Given that the vast majority of my patients are those struggling with eating disorders, I have some mixed feelings about nutrition in school. On the one hand, I think it’s important for kids to learn about how to take care of themselves and the consequences of their lifestyle choices on their health. For instance, it makes sense to me for kids to learn about different nutrients and how they can help them grow and thrive.
But I worry that along with this helpful information, the kids might be learning a whole different lesson. From what I’ve heard, many of these nutrition programs are focused on making sure students maintain a healthy weight and actually scare them about the potential dangers of being overweight. As Jonah and I have written about extensively, health and weight are not synonymous; lifestyle behaviors are a much better predictor of health outcomes. This means that even if someone falls into the “overweight” or “obese” categories on the BMI scale, they are not necessarily doomed to poor health. Similarly, someone who falls into the “normal” weight category might not be healthy. It’s the behaviors that make the difference, not weight.
In addition, kids (and adults) come in a wide array of sizes and body types – we are not all meant to be slender. Genetics are a huge determinant of body weight. And as we have noted many times before, diets (or any program or restrictive way of eating meant to alter one’s body size) fail 95% of the time, usually ending up in weight regain. Oftentimes, I hear that school nutrition programs propagate the false idea of “calories in, calories out” in regards to weight. It’s just not that simple.
Unfortunately, the main message that most of my patients glean from these school nutrition programs is “fat = bad” and “these are the foods to avoid in order not to be fat.” In one case, one of my patients told me her biology professor had her students calculate their resting metabolic rates and then keep a food journal to log their calories to later evaluate if they were eating too much to maintain their weight. Another one of my patients told me that she actually learned about eating disorders from an educational video shown in her health class and that’s when her bulimia started. For someone who has the genetic predisposition for developing an eating disorder, these types of messages and activities can actually trigger them to start restricting.

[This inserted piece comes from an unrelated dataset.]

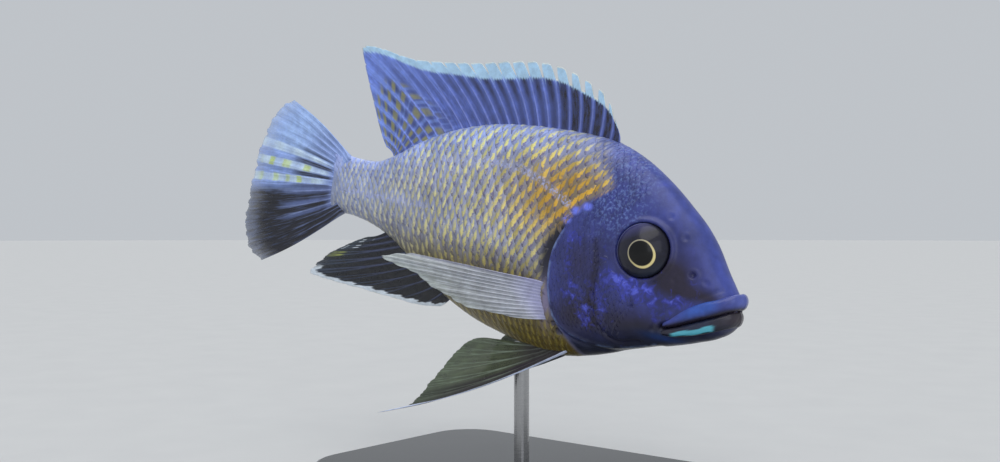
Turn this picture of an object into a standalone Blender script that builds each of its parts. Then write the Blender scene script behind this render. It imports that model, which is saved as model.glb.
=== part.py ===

What’s the solution to this problem? One thought I had is that schools could hire a registered dietitian as a nutrition consultant who is well versed in eating disorders and Health at Every Size®. Perhaps that dietitian could run a nutrition program for the students or train teachers to do so. Ideally, I would think the program should be focused on being weight-neutral, helping students embrace a variety of body types and sizes, and not advocating for restricting certain foods. In addition, maybe it would be a good idea to make nutrition programming an optional part of the school curricula, as some parents might not want their child to learn about nutrition in school. Perhaps the nutrition course could be offered as a voluntary program after school hours for those who are interested in it. I’m not sure what the right answers are to these questions, but I hope that as our society becomes more educated about health and weight, things will change in our schools.